Currently, testing has been done on unfinished code for the Retro-uC. Areas of improvement have been identified, and the software developers agree that these can be implemented before the final tape-out. There is some risk that before tape-out of the chip, an insurmountable problem is identified. If this happens, backers will be offered refunds.
Another possible risk is discovering a serious bug during chip testing. If this bug results in total malfunctioning of the chip, it’s unlikely there would be funds sufficient for a second manufacturing run. If the bug results in a partial malfunction of the chip, then the products will be delivered without fulfilling all specifications. All precautions are taken to minimize the risk of such a bug being present in the final design. The Retro-uC code consists mainly of well tested RTL code from other projects and the final code will be extensively tested on an FPGA before tape-out. During the campaign there will be progress reports on testing done on FPGA.
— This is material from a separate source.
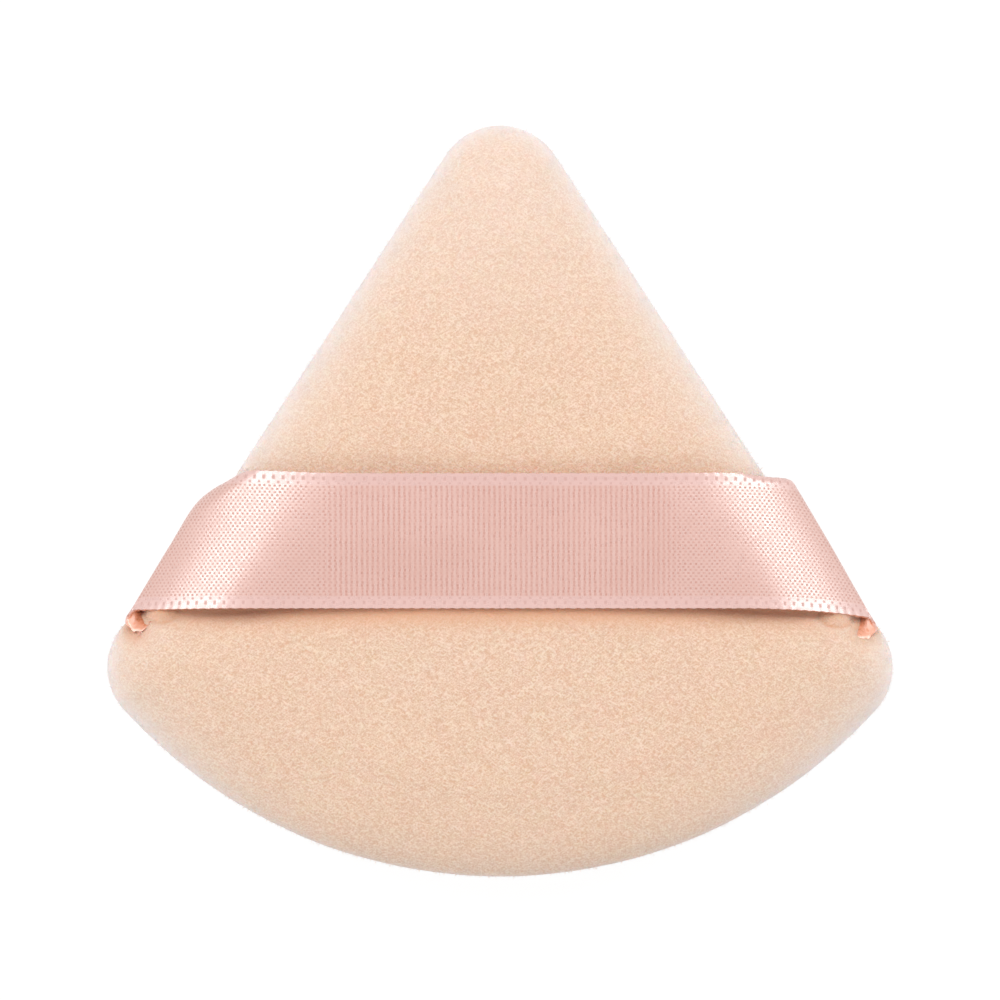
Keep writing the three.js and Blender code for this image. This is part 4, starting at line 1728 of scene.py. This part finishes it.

Another possible reason for a chip malfunction is a processing error during chip production. Typically, such errors are caught during processing and are not significant. In the unlikely event that a chip malfunction is caused by an undetected processing error, the project may be significantly delayed as a solution is negotiated. To mitigate this risk, we are using imec, an experienced and reputable service center.
The final potential risk is a production problem with the PCBs and their assembly. This is unlikely since the boards are designed to be simple two- or four-layer boards using relaxed design rules. This may cause delays and likely modest cost over-runs which the creators can absorb. Regardless of what happens, we will always endeavor to be transparent with our backers and do right by them.